Again you have demonstrated a severe lack of understanding of relativity by tripping over one of the basics. I keep using 0.866c because it's convenient and saves using new figures each time just for the sake of it. That speed is the best one to use because it neatly leads to length contraction to 1/2 of the rest length, clocks ticking half as often, and it illustrates a key point about the correct addition of velocities never exceeding c. 0.866c + 0.866c = 0.99c once you factor in the effects of relativistic mass. If a stationary planet revolves such that a point on its equator is moving at 0.866c and you then move the planet so that it is travelling through space at 0.866c, it takes twice as long to complete each rotation as it did when it was at rest, the material at one point where it's moving through space fastest is moving at 0.99c and the material at the opposite point is (for a moment) not moving at all.

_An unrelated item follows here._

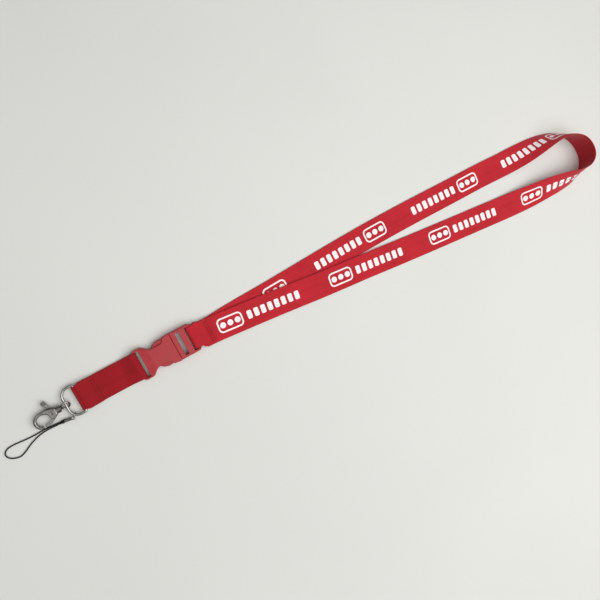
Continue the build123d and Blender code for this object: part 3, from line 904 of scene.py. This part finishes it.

There is a bunching up of material in the hemisphere that's moving forwards and a spreading out of material on the opposite side of the planet (which means that more of the material of the planet is on the faster moving side than the slower moving side at any given time). The contraction varies and keeps changing for any given part of the planet away from the axis, and this causes extreme warping. And yet, for an observer on the planet, no warping is measured at all (other than the length contraction caused by rotation which leads to the circumference round the equator being measured as twice as long as the circumference passing through the poles even though they measure that the planet is spherical in shape).

I found a couple of images via another forum which illustrate this warping of a rotating planet or disc that's either stationary or moving at high speed through space, so hopefully they'll work here too.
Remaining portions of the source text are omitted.